C’est bien connu : de nos jours, les jeunes ne veulent plus travailler. Ce classique des repas de famille pourrait bien connaître un regain de popularité par la grâce d’une enquête statistique. En l’occurrence, le baromètre de l’absentéisme, qui vient porter un coup de froid aux bonnes résolutions de la rentrée en révélant que les moins de 40 ans sont de plus en plus concernés par les arrêts de longue durée.
Car oui, un tel baromètre existe, il en est même à sa onzième édition et il n’est pas réalisé par une marque de matelas, mais par le très sérieux cabinet de conseil en Business Performance Ayming en partenariat avec l’assureur AG2R La Mondiale. Une étude qui vient à point nommé, alors que le gouvernement a promis d’enrayer la progression des arrêts maladie, qui coûtent 7,5 milliards d’euros à la Sécurité sociale et progressent chaque année de 4%.
Un absentéisme qui concerne de plus en plus de jeunes
Selon ses conclusions, le taux d’absentéisme au travail a atteint 5,10 % en France en 2018, soit une hausse de 8 % par rapport à 2017. Ce qui correspond à une moyenne de 18,6 jours par salarié et par an, sachant que les auteurs réunissent sous le terme d’absentéisme les arrêts maladie, les accidents du travail et maladies professionnelles dès le 1er jour d’arrêt.
Spectaculaire signe des temps et du vieillissement de la population active : les arrêts d’une durée supérieure à 90 jours ont crû de 10% en un an. Mais le plus frappant, c’est l’accroissement de ces arrêts longue durée chez les moins de 40 ans : + 23% en 2018. Maladie, conditions de travail et épuisement professionnel expliqueraient ce taux élevé, qui rompt avec le constat d’une hausse corrélée à l’âge. Toutes tranches d’âge confondues, les femmes, qui occupent généralement des emplois plus précaires et plus pénibles physiquement, en plus des arrêts maladie liés aux grossesses, sont nettement plus absentes que les hommes (5,73 % contre 3,83).
Ce mystérieux épuisement des moins de 40 ans
Ce que l’étude n’explique pas dans le détail, c’est la source de ce fameux épuisement des moins de 40 ans. « Ces collaborateurs plus jeunes sont dans un rapport au travail moins sacrificiel que leurs aînés, avance l’un des responsables du baromètre.
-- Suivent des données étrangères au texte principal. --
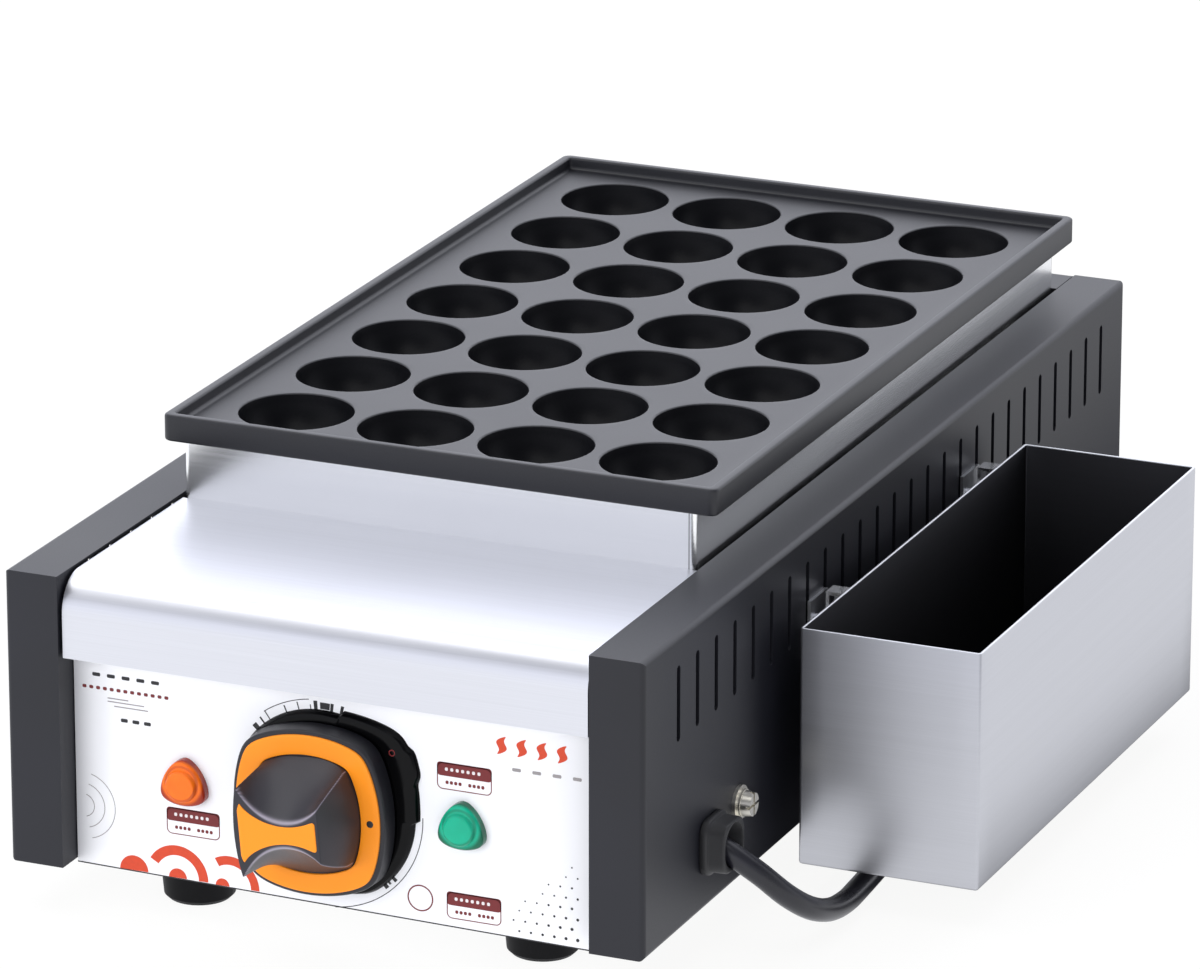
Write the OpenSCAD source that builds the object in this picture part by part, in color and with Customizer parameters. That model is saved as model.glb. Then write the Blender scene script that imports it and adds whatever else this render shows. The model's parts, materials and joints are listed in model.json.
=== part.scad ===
// Countertop takoyaki maker: a cast plate of half-round cups on a steel riser, over two
// hairpin heaters, in a folded steel case with a thermostat knob, two lamps, a side box
// that hangs on the right-hand wall, and a mains lead.
//
// The machine is modelled with x to its right, y to its back and z up from the counter.
// x = 0, y = 0 is the middle of the grid of cups. in_frame() then moves every piece so
// that the origin is at the bottom centre of the whole object without its lead.

/* [Cups and plate] */
// Cups across the plate
cup_columns = 4; // [2:1:4]
// Cups along the plate
cup_rows = 7; // [3:1:7]
// Distance between cups across the plate
cup_pitch_x = 46; // [45:0.5:50]
// Distance between cups along the plate
cup_pitch_y = 47; // [45:0.5:50]
// Radius of a cup at its mouth
cup_r = 20.5; // [17:0.5:21]
// Depth of a cup below the plate's deck
cup_depth = 18; // [14:0.5:20]
// Wall of a cup
cup_wall = 2.5; // [2:0.1:3]
// Deck around the outer cups, from their centres to the plate's side edge
deck_margin_x = 35.7; // [33:0.1:45]
// Deck around the outer cups, from their centres to the plate's front or back edge
deck_margin_y = 34.1; // [30:0.1:45]
// Thickness of the deck
deck_t = 5.1; // [4:0.1:8]
// Height of the raised rim above the deck
rim_h = 4.6; // [2:0.1:12]
// Thickness of the raised rim
rim_t = 3.6; // [2.5:0.1:5]

/* [Riser] */
// Overhang of the plate past the riser at each side
overhang_x = 7.9; // [4:0.1:8]
// Overhang of the plate past the riser at the front and the back
overhang_y = 1.1; // [0.5:0.1:2]
// Height of the riser that shows above the top cover
riser_show_h = 20.3; // [15:0.1:30]
// Sheet of the riser, its tray and the side box
steel_t = 1; // [0.8:0.1:1.2]

/* [Case] */
// Height of the case
body_h = 106; // [102:1:120]
// Case in front of the plate's front edge
front_deck = 93.9; // [90:0.1:110]
// Case behind the plate's back edge
rear_deck = 18.4; // [15:0.1:40]
// Width of the side panels' front and top flanges
flange_w = 20; // [18:0.5:24]
// Gap from the riser to the side panels' top flanges
riser_gap = 1.7; // [1:0.1:3]
// Sheet of the black case panels
case_t = 1.2; // [1:0.1:1.5]
// Rounding of the case's outer folds
fold_r = 2; // [1.6:0.1:3]
// Vent slots in each side panel
slot_count = 26; // [2:1:26]
// Distance between vent slots
slot_pitch = 16.33; // [12:0.01:16.4]
// Length of a vent slot
slot_l = 27; // [15:1:32]
// Width of a vent slot
slot_w = 3; // [2:0.1:5]

/* [Top cover and control panel] */
// Step from the side panels' top down to the cover's top
cover_drop = 1; // [0.5:0.1:2]
// Radius of the cover's rounded front edge
cover_r = 13; // [8:0.5:14]
// Height of the cover's front, from its top to its lower lip
cover_lip_h = 28.6; // [24:0.1:32]
// Setback of the cover's front from the side panels' front
cover_setback = 1.5; // [0.5:0.1:3]
// Gap between the cover and each side panel
cover_gap = 1; // [0.5:0.1:2]
// Setback of the control panel from the side panels' front
panel_recess = 11; // [9:0.5:14]

/* [Knob and lamps] */
// Knob axis from the machine's middle
knob_x = -4; // [-8:0.5:0]
// Height of the knob axis above the case's bottom
knob_rise = 34; // [33:0.1:36]
// Width of the knob
knob_w = 56.4; // [52:0.1:58]
// Height of the knob
knob_h = 58.6; // [54:0.1:60]
// Depth of the knob's skirt
knob_skirt_t = 9; // [7:0.5:12]
// Width of the knob's coloured ring
knob_ring_w = 8.4; // [7:0.1:9]
// Height of the grip above the ring
grip_h = 22; // [18:0.5:26]
// Width of the grip at its top
grip_w = 30.2; // [28:0.1:31]
// Waist of the grip's top
grip_waist = 8.2; // [7:0.1:9]
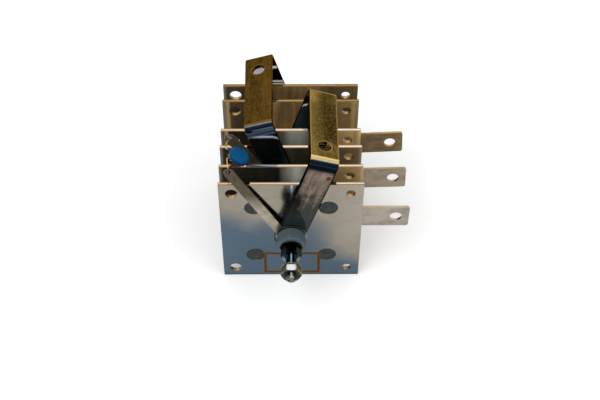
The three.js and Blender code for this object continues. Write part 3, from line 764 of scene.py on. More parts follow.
def bend_reflections(line, look, lift):
    """Painted reflections round a bend of a strap, dark and blue-grey bands, from its leg (0) to its bridge
    (1).
    """
    band, dark = look.blue_reflection, look.dark_shade
    return (
        (0.0, look.strap_mirror), (0.03, look.strap_mirror), (0.1, shade(band, 0.5 * lift)),
        (0.3, shade(band, 0.35 * lift)), (0.36, dark), (0.5, dark), (0.56, shade(band, 0.3)), (0.62, dark),
        (0.72, dark), (0.8, shade(band, 0.7)), (0.85, shade(line, 0.35)), (0.9, shade(line, 0.6)),
    )


def strap_finish(name, node, lean, bridge, line, line_width, worn_and_shaded_leg):
    """Tinned copper bar: a bridge in a painted warm sheen with stains, painted reflection bands round the
    bends, mirror-bright legs on the plus strap and a scuffed front leg on the minus, with painted shade and
    reflections.
    """
    look = settings().finish
    size = settings().straps
    front, rear = depths(node)
    half = size.width / 2
    finish = Finish(name, metallic=1.0)
    brushed = finish.noise(0.0007, finish.where((1, 0.08, 0.08), turn=-lean), detail=3)
    streak = finish.noise(0.0035, finish.where((1, 0.12, 0.12), turn=-lean), detail=4)
    blotch = finish.noise(0.005, detail=5, rough=0.65, distortion=0.6)
    speck = finish.noise(0.0013, detail=4, rough=0.6)
    upright = finish.parts(finish.where(turn=-lean))
    across = finish.sum("ADD", upright["X"], STUD_HEIGHT * math.sin(lean))
    along = finish.sum("SUBTRACT", upright["Z"], STUD_HEIGHT * math.cos(lean))
    aside = finish.sum("ABSOLUTE", across, 0)
    x, y, z, up = finish.x, finish.y, finish.z, finish.up

    # On the minus bridge: darker along its middle, with painted highlights over its left half, at its far left
    # and along its long edges.
    if worn_and_shaded_leg:
        darker_middle = finish.both(
            finish.spread(y, 0.012, 0.02),
            finish.spread(y, 0.042, 0.056, 1, 0.75),
            finish.spread(blotch, 0.3, 0.5, 0.6, 0.95),
            finish.spread(across, -half, half / 5, 0.3, 1),
        )
        far = finish.both(finish.spread(y, 0.05, 0.056), finish.spread(across, -half, -half / 4, 0.9, 0))
        marks = (
            (shade(bridge, 0.2), darker_middle),
            (shade(bridge, 2.2), across, -half, 0, 0.3, 0),
            (shade(bridge, 2.4), far),
            (shade(bridge, 2), aside, half - 0.0011, half - 0.0006),
        )
    # On the plus bridge: a painted highlight over its right half.
    else:
        marks = ((shade(bridge, 2), across, 0, half, 0, 0.35),)
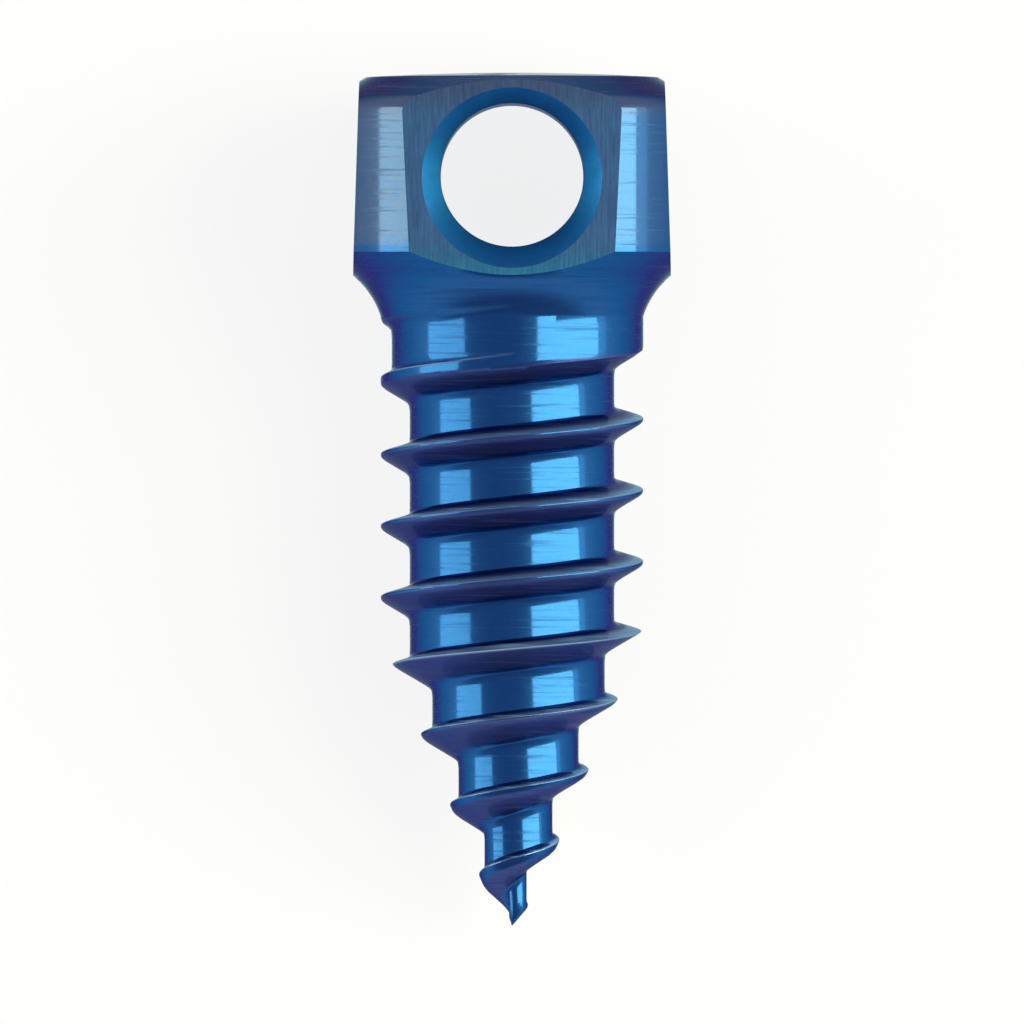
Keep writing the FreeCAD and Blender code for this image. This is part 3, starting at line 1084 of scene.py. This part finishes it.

Ils s’investissent autant qu’eux, mais ils ne sont pas prêts à avoir un impact sur leur santé liée au travail. » D’autant qu’ils sont aussi plus sensibles que leurs ainés aux questions d’éthique et n’hésitent pas à se mettre en retrait en cas d’incompatibilité.
Derrière cette question, on en retrouve une autre qui hante le débat économique français depuis (au moins) les 35 heures : celle du rapport au travail des nouvelles générations. Les uns, soucieux de productivité et de l’équilibre des comptes sociaux, pointent l’existence, au pire de fraudeurs, au mieux de petits malins qui usent des largesses du code du travail pour tirer au flanc, quand ils ne mettent pas leur comportement sur le compte d’une société de loisirs qui aurait rendu la vie trop facile. Les autres parlent d’un rapport tactique et opportuniste au travail, de l’absurdité du système managérial, d’un manque de considération et d’opportunités pour les jeunes qui se traduit par une baisse générale de la motivation.
Quand ce n’est pas la fameuse quête de sens qui, la quarantaine venant, transforme des cadres brillants et multi-burn-outés en vendeurs de fromage bio. Récemment, la réforme de l’indemnisation chômage a permis d’isoler ce nouvel ennemi du redressement productif : le cadre qui se fait licencier pour faire le tour du monde en étant sponsorisé par Pôle Emploi.
Alors scandaleux effets d’aubaine, évolution quasi-anthropologique du rapport au travail, ou les deux ? Nul doute que la discussion risque d’animer les repas de famille pendant encore longtemps.